* [Aim of the exercise] Print the listing below from its opening line through the line holding "hang_hole_chamfer = 0.8", both ends included.

── Records provided

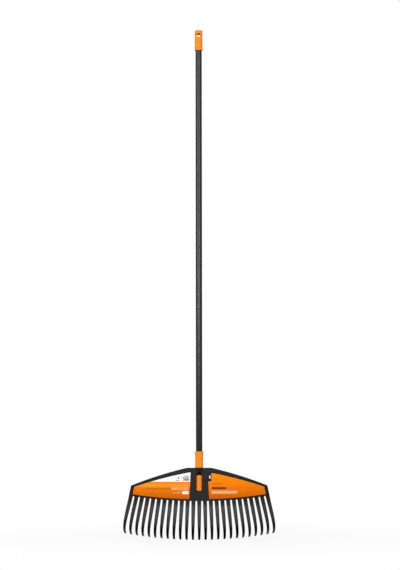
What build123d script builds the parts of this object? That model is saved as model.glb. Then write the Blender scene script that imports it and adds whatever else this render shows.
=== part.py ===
from build123d import *

import os
from math import atan, cos, degrees, radians, sin, sqrt

# Leaf rake, in mm. +Z runs up along the handle, the lowest tine tips are at z = 0, the
# rake is symmetric about x = 0 but for its labels, and the front of the head faces -Y.

# Handle
overall_length = 1770.0
shaft_diameter = 22.0
shaft_wall = 1.2
push_clearance = 0.05

# Rounding of the step under a lip, on the cap and on the collar
lip_rounding = 0.6

# Cap on the upper end, with the hole that the rake hangs by
cap_length = 70.0
cap_diameter = 27.0
cap_lip_diameter = 28.5
cap_lip_height = 5.0
cap_rounding = 2.0
hang_hole_diameter = 12.5
hang_hole_drop = 18.0
hang_hole_floor = 7.0
hang_hole_chamfer = 0.8

# Adapter between the shaft and the head
collar_length = 56.0
collar_diameter = 27.0
collar_lip_diameter = 29.0
collar_lip_height = 13.0
collar_floor = 4.0
collar_rounding = 1.2
spigot_length = 44.0
spigot_wall = 2.6
plug_diameter = 21.8
plug_length = 78.5
plug_chamfer = 1.0
tongue_length = 53.0
neck_length = 13.0
neck_depth = 13.0
core_diameter = 14.0
core_length = 40.0

# Head: a dished plate, thick along its bars and thin behind the two labels
head_height = 116.0
top_flat_half = 42.0
top_corner_radius = 60.0
crown_radius = 1330.0
shoulder_half = 235.0
shoulder_height = 54.5
shoulder_radius = 6.0
lower_edge_radius = 1640.0
dish_radius = 950.0
panel_depth = 8.0
face_offset = 11.0
outline_rounding = 1.2
label_pocket_depth = 1.2
web_thickness = 2.6
column_half_top = 29.0
column_half_bottom = 33.5
top_bar = 14.6
side_bar = 11.0
lower_side_bar = 13.0
bottom_bar = 8.2
pocket_shoulder_drop = 4.0
pocket_radius = 2.0
rib_thickness = 2.2
rib_spacing = 2

# Socket in the head for the adapter's plug, open to the front as a window
socket_clearance = 0.1
socket_wall = 3.0
socket_floor = 8.0
window_clearance = 1.5
window_lip = 0.3
boss_length = 27.0
boss_top_radius = 16.0
boss_lower_radius = 11.2
arch_width = 19.0
arch_height = 11.0
gusset_thickness = 3.0
gusset_reach = 30.0
gusset_heights = (45.0, 72.0, 99.0)

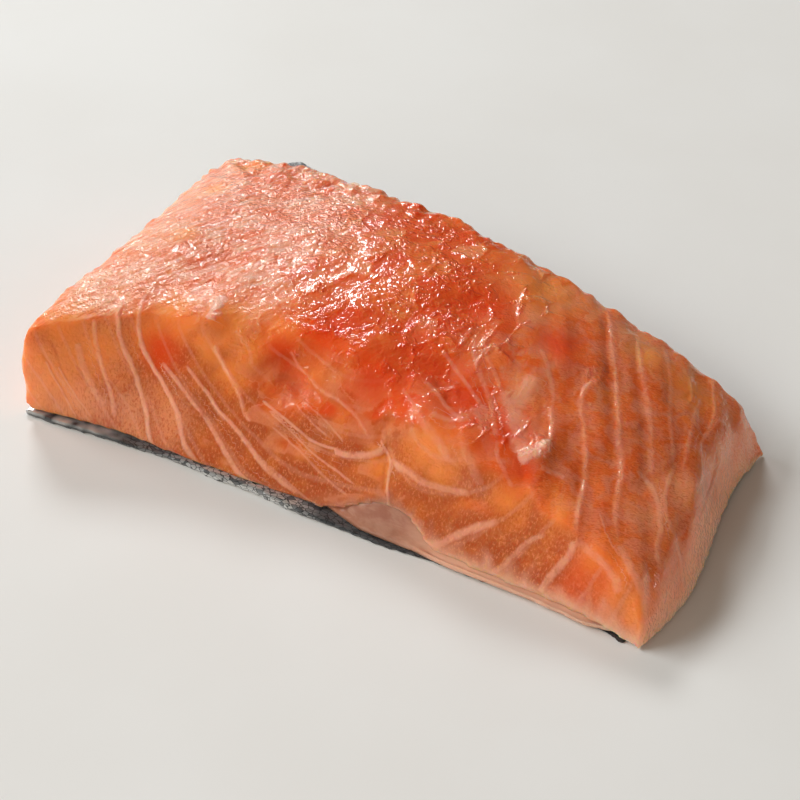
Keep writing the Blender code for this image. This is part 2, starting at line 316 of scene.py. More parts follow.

────

* [Answer to the exercise]
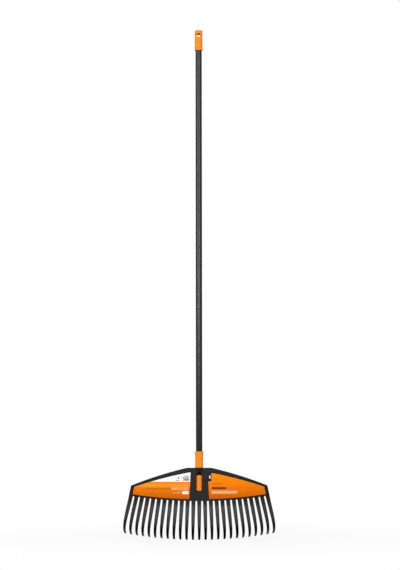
What build123d script builds the parts of this object? That model is saved as model.glb. Then write the Blender scene script that imports it and adds whatever else this render shows.
=== part.py ===
from build123d import *

import os
from math import atan, cos, degrees, radians, sin, sqrt

# Leaf rake, in mm. +Z runs up along the handle, the lowest tine tips are at z = 0, the
# rake is symmetric about x = 0 but for its labels, and the front of the head faces -Y.

# Handle
overall_length = 1770.0
shaft_diameter = 22.0
shaft_wall = 1.2
push_clearance = 0.05

# Rounding of the step under a lip, on the cap and on the collar
lip_rounding = 0.6

# Cap on the upper end, with the hole that the rake hangs by
cap_length = 70.0
cap_diameter = 27.0
cap_lip_diameter = 28.5
cap_lip_height = 5.0
cap_rounding = 2.0
hang_hole_diameter = 12.5
hang_hole_drop = 18.0
hang_hole_floor = 7.0
hang_hole_chamfer = 0.8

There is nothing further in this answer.